Mazel Tov, INH, on these precious days of being clean! Kein yirbu for all of us! Nothing can take it away.
Instead of waiting for more trouble - and there is and will always be plenty out there for
all of us - I can't help but share my two cents with you again, because I absolutely
hate to see anyone suffer needlessly the way I did for so long. I want to do my part to make the load lighter for you, which is one of the 48 ways to get Torah (nosei b'ohl im chaveiro), after all!
Here goes:
For me, as long as I was going from day to day fending off those temptations and just
holding on and waiting for it to finally
stop being a habit or just go away somehow, I never found peace. Maybe I got schar, but it never felt right inside. Besides, schar is none of my business. In fact, the days just added up to what
felt like a long time clean for me, and then I'd make any one of the many different mistakes in thinking that addicts make when we are looking for some relief from life, and act out. Then I'd be furious and desperate, and/or get hyperreligious, say the Tikkun klali, go to the mikvah, cry, and
still be completely
nuts a day later...so?
The entire life of someone who has let go of lusting after something that they are lusting after and focused instead on asking Hashem to "Please fill in the gap for me!", is qualitatively totally different than the withering experience of the person who imagines that it is their sworn duty to "beat this thing and/or hold my breath until it goes away"! Perhaps they can't let go of this cyclical wall-banging due to guilt for/need to "make up" for many past failures, twisted ideas of Hashem as having it
in for them, being convinced that they really cannot live w/o porn, masturbation, or
that woman, or whatever...
I had them all (and probably
still do , more than I realize!).
Recovery is about the relief of
really going with Hashem right now.
Yes, we all need chevra, chizzuk and will have hard times. We will all occasionally need a friend to kick our buttocks out of the gutter and back onto the right path. We may need internet filters or a wife checking our phone records, at times.

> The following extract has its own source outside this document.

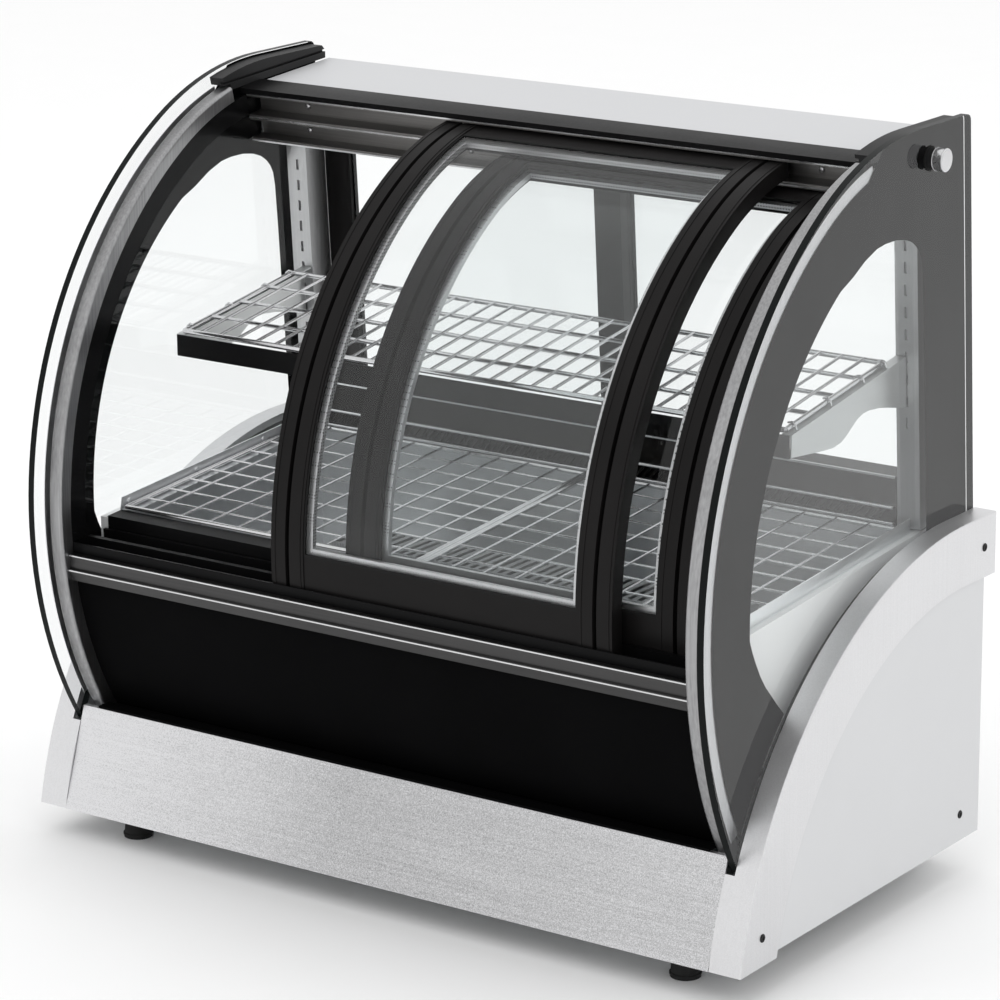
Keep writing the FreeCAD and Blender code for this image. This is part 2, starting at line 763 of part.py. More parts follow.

But the actual path of recovery that I am familiar with, is expressed in the steps. Read them fresh and literally. C'mon, we are all orthodox here, we know what literal means!
Try it. The message is about
doing something, rather than about
not doing something. The trick is learning how to make recovery our main occupation, rather than just "a medicine". Not easy, but simple. The alternative for me was neither easy, nor simple, to be sure.
PS. Lunch today with Borchi nafshi (and a little K'dushas leivi) will include a Beigel, (matyas) Herring, and a Bilkeleh!!